Examples of non-territorial federalism are provided in Lijphart’s view by countries like the Netherlands, Austria, and Belgium (as far as the religious-ideological subcultures, rather than the linguistic communities are concerned), where the segments are geographically interspersed, and the segmental autonomy has been established on the personality principle. In Belgium and the Netherlands, consociational arrangements include the right of religious and linguistic minorities to establish and administer their own autonomous schools, fully supported by public funds, while in Cyprus and Lebanon separate personal laws have governed the family matters of religious minorities when consociational arrangements were in place.

The relevance of consociationalism for the NTA scholarship is discussed by several authors (Nimni, 2005; Oakley, 2013; Stratilatis, 2021, etc.). Nimni, for instance, believes “that the consociational model can be enriched considerably from the multifaceted conceptual dimensions of NCA, while the NCA model can be enriched by the wealth of empirical work of consociationalist scholars on deeply divided societies” (Nimni, 2005, p. 8).

There are, however, critical observations, too. For Coakley, the relationship between consociationalism and group autonomy is less evident than it is commonly assumed: elaborate and deep forms of power-sharing may exist without group autonomy, and group autonomy, both territorial and non-territorial can exist without power-sharing: “Thus, we need not expect to find group or segmental autonomy simply because a set of consociational institutions is in place” (Coakley, 2013, p. 58). Bauböck argues that an essential distinction must be observed between Renner’s model and consociationalism: “the latter searches for incentives for cooperation between political elites in central government institutions across segments, while the former is designed to achieve the opposite goal of separating nations from each other by giving each its own institutions of government” (Bauböck, 2005, p. 87).

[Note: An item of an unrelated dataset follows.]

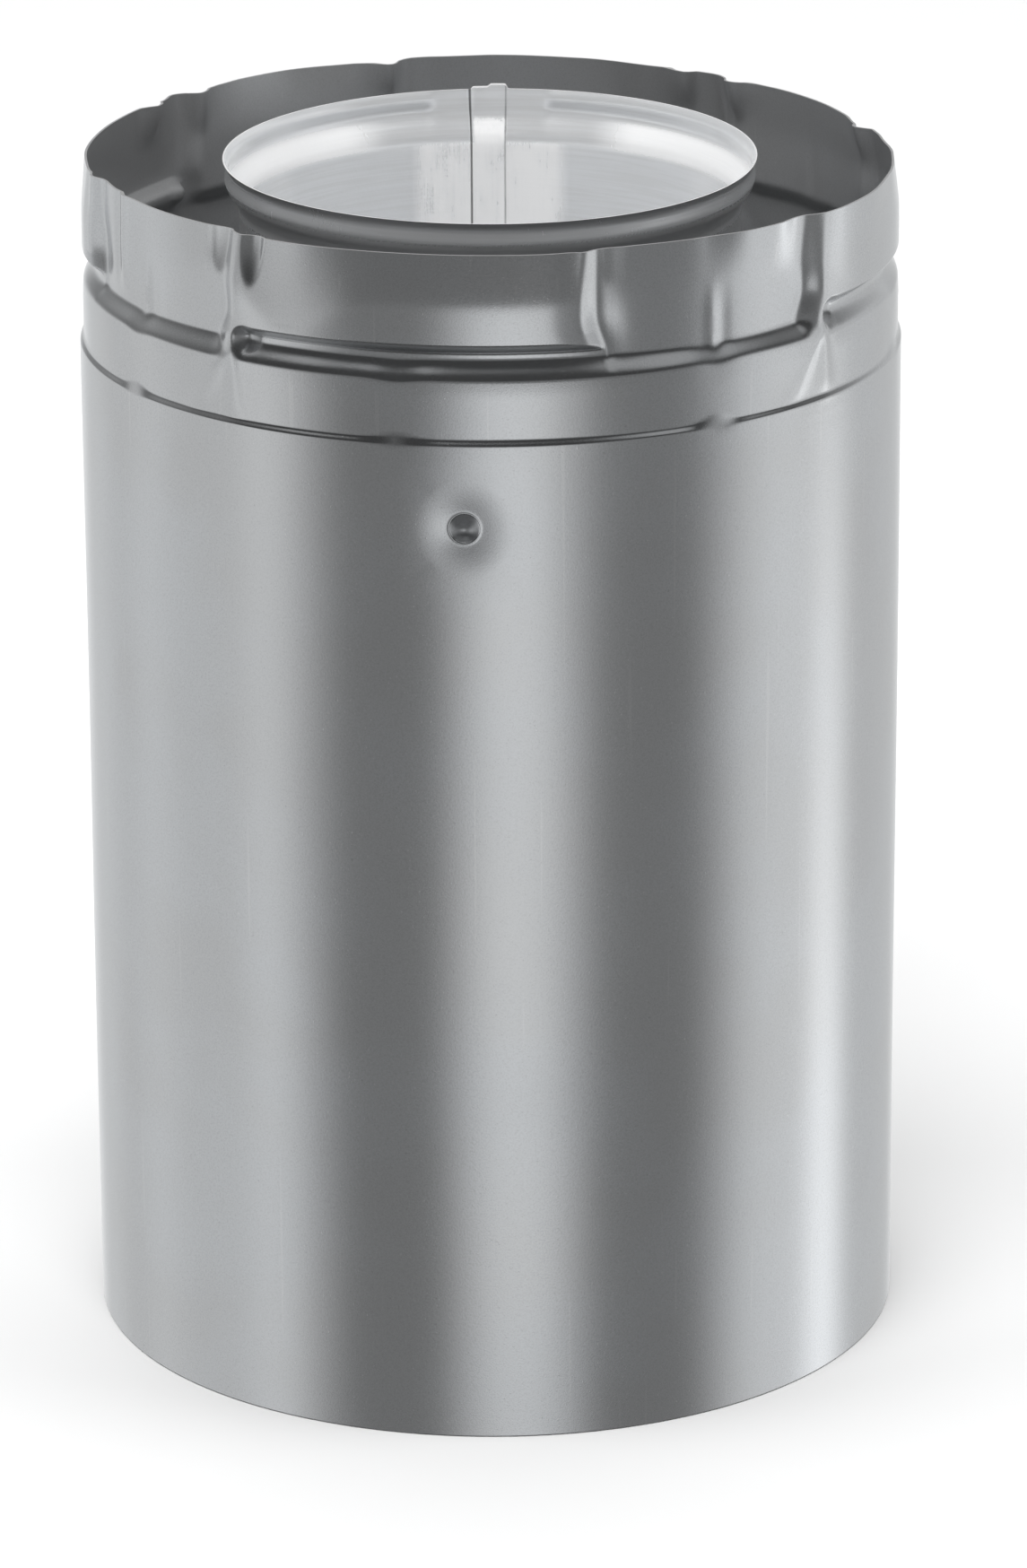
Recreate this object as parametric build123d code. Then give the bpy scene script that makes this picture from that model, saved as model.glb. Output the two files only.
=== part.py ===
# Coaxial direct vent pipe extension.
#
# A straight length of twin-wall flue: a galvanised steel casing, an aluminium
# flue pipe inside it on the same axis, and three bent straps that hold the
# flue in the middle of the casing.  The upper end of the casing is the male
# end of a twist-lock joint: a collar that is one sheet smaller than the body,
# with four entry slots pressed into its rim and a locking groove that runs
# from the foot of each slot to a rounded stop.
#
# Millimetres.  +Z is up, the origin is the centre of the casing's lower rim.
# An angle is measured round the axis from the front (-Y), anticlockwise seen
# from above, so +X is at 90 degrees.

import os
from math import cos, radians, sin

from build123d import *

# ---- casing: the outer pipe ----
body_radius = 84.14  # 6 5/8 inch over the body
casing_sheet = 0.46
overall_height = 247.75
joint_clearance = 0.28  # between a collar and the casing that drops over it
collar_length = 37.5
shoulder_rise = 1.3
lead_in_length = 23.9  # the lands lean in over this length, up to the rim
lead_in_taper = 0.8

# ---- entry slots in the rim of the collar ----
slot_count = 4
slot_angle = 31.75  # the middle of the first slot
slot_half_width = 18.75  # degrees, from the middle to the edge of a land
slot_wall_run = 3.0  # degrees that the side wall of a slot takes
slot_depth = 3.3  # at the foot of the side walls
slot_bow = 0.9  # how far the floor bows back out in the middle
slot_length = 23.5
slot_ledge_rise = 2.0
slot_bend_radius = 1.5

# ---- locking grooves under the lands ----
groove_middle = 20.5  # below the rim
groove_width = 7.0
groove_depth = 2.6
groove_stop_gap = 4.0  # degrees from the next slot to the end of the groove

# ---- clinched buttons that fasten the straps ----
strap_count = 3
strap_angle = -3.7
clinch_below_rim = 54.66
clinch_radius = 3.1
clinch_depth = 1.0
clinch_corner_radius = 0.5

# ---- flue: the inner pipe ----
flue_radius = 51.4  # outside of the straight wall
flue_sheet = 0.3
flue_rim_drop = 0.6  # below the rim of the casing
bell_length = 10.4
bell_flare = 3.2  # at the rim, over the straight wall
bell_bead = 2.9
bell_waist = 2.5
bell_bead_drop = 4.0
bell_waist_drop = 2.0
bell_bend_radius = 1.2
spigot_length = 28.0
spigot_clearance = 0.15
spigot_taper = 2.0
flue_foot_height = 6.0  # the flue ends this far above the casing's lower rim

# ---- lock seam down the back of the flue ----
seam_angle = 180.0
seam_width = 7.6  # degrees
seam_fold = 0.9
slit_width = 0.5  # degrees
slit_depth = 0.6

# ---- straps between casing and flue ----
strap_sheet = 0.6
strap_width = 19.0
strap_crown_half = 9.0  # degrees
strap_leg_splay = 11.0  # degrees from the middle of the strap to a foot's heel
strap_foot = 9.0  # degrees
strap_bend_radius = 2.5
seat_gap = 0.1

# ---- sizes that follow ----
casing_bore_radius = body_radius - casing_sheet
collar_radius = casing_bore_radius - joint_clearance
shoulder_top = overall_height - collar_length + shoulder_rise
shoulder_foot = overall_height - collar_length
flue_rim_height = overall_height - flue_rim_drop
flue_bore_radius = flue_radius - flue_sheet
spigot_radius = flue_bore_radius - spigot_clearance
clinch_height = overall_height - clinch_below_rim
slot_foot = overall_height - slot_length
slot_pitch = 360 / slot_count
strap_pitch = 360 / strap_count
beyond = 20.0  # how far tools reach past the sheet that they cut


def around(radius, angle):
    """The point at that radius and angle, with the angle measured from the front."""
    turned = radians(angle - 90)
    return (radius * cos(turned), radius * sin(turned))


def turned_to(angle):
    """The rotation that brings +X round to the angle."""
    return Rot(0, 0, angle - 90)


def slotted_plan():
    """The collar seen from above: a disc with one shallow recess for each slot."""
    plan = Circle(collar_radius)
    for slot in range(slot_count):
        middle = slot_angle + slot * slot_pitch
        floor_half = slot_half_width - slot_wall_run
        start, end = middle - slot_half_width, middle + slot_half_width
        floor_radius = collar_radius - slot_depth
        mouth_radius = collar_radius + beyond
        recess = make_face(
            [
                Line(around(mouth_radius, start), around(collar_radius, start)),
                Line(around(collar_radius, start), around(floor_radius, middle - floor_half)),
                ThreePointArc(
                    around(floor_radius, middle - floor_half),
                    around(floor_radius + slot_bow, middle),
                    around(floor_radius, middle + floor_half),
                ),
                Line(around(floor_radius, middle + floor_half), around(collar_radius, end)),
                Line(around(collar_radius, end), around(mouth_radius, end)),
                Line(around(mouth_radius, end), around(mouth_radius, start)),
            ]
        )
        plan -= recess
    return fillet(plan.vertices(), slot_bend_radius)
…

McGarry and Moore (2005) admit that Renner has anticipated, indeed, consociational theory (including proportionality in state administration and minority veto over legislation), nevertheless they see a fundamental difference between the two. While both models equally freeze identities and reify existing divisions, Renner’s construct triggers, due to its embeddedness in the personality principle, corporatist consequences which are not intrinsic in consociational designs: “although Renner’s power-sharing proposals are prescient and important, his commitment to non-territorial autonomy, which requires corporatist principles, makes his form of power sharing less liberal than it might otherwise have been” (McGarry & Moore, 2005, p. 76).

1.1.5 Assessment

The NTA concept is clearly burdened by inconsistencies. There are, first of all, partly overlapping concepts—national autonomy, national cultural autonomy, cultural autonomy, on the one hand, and personal autonomy and functional autonomy, on the other hand—which are used rather arbitrarily by the various authors in different contexts. There are conflicting views on whether NTA arrangements need institutional support or not, and if so, the respective entities should be private or public law bodies. The large semantic span between the minimal version—personal autonomy understood as individual human rights—and the conceivable maximum—cultural autonomy requiring directly elected public law corporation—reflects a high degree of underdetermination which is undermining the credibility of the concept (see Fig. 1.1).

Fig. 1.1
A context-sensitive analysis illustrated on a line division. Personal autonomy, functional autonomy, administrative autonomy and institutional completeness, cultural autonomy, and consociational arrangements.

The semantic span of subjacent terms covered by the NTA concept (Author’s elaboration)

In terms of the arrangements’ effectiveness, it is not difficult to observe that one can talk of genuine cultural self-determination in the case of ‘cultural autonomy’ at best. When the idea of ‘cultural autonomy’ is implemented according to the content of Box 1.4, institutional premises of democratic legitimacy within the autonomous community are provided, and effective cultural/educational self-government becomes possible in principle. When private law corporations created under the ‘personal autonomy’ heading are given consultative role by the State’s authorities, the principle of cultural self-determination might be seriously compromised, and façade NTA arrangements may result. In the cases falling under the ‘functional’ and ‘administrative’ autonomy concepts, though cultural self-determination is evidently diffused, effective form of cultural self-government may occur due to the decentralization of certain competences to professional personnel (for more details, see the Chapter 6).

Finally, the mainstream NTA literature reflects a rather wide gap between the semantic content of the utilized concepts and the empirical realities those concepts are supposed to map, leaving in the blind spot plenty of empirical phenomena which would be worth to explore, like the institutional forms of religious autonomy or the wide variety of normative pluralism together with schemes of community representation that de-territorialize self-determination (see Fig. 1.2).

Fig. 1.2
A Venn diagram of N T A concept. Functional, cultural, and personal autonomy are interlinked to each other and along with national cultural autonomy and national autonomy are encircled by N T A. Consociationalism, T A, and administrative autonomy are under functional autonomy.

The underdetermined character of the NTA concept (Author’s elaboration)

The growing interest for the NTA phenomenon which is evident in the scholarly literature lately will hopefully contribute to the gradual amelioration of these shortcomings. Progress in the two highlighted regards—reducing underdetermination and narrowing the gap between theory and practice—would not only facilitate yielding the NTA concept less loaded with inconsistencies, but the differences between illusionary, façade forms of NTA, on the one hand, and genuine arrangements, which serve the interest of the targeted minorities, rather than those of the states, on the other hand, could also become more evident.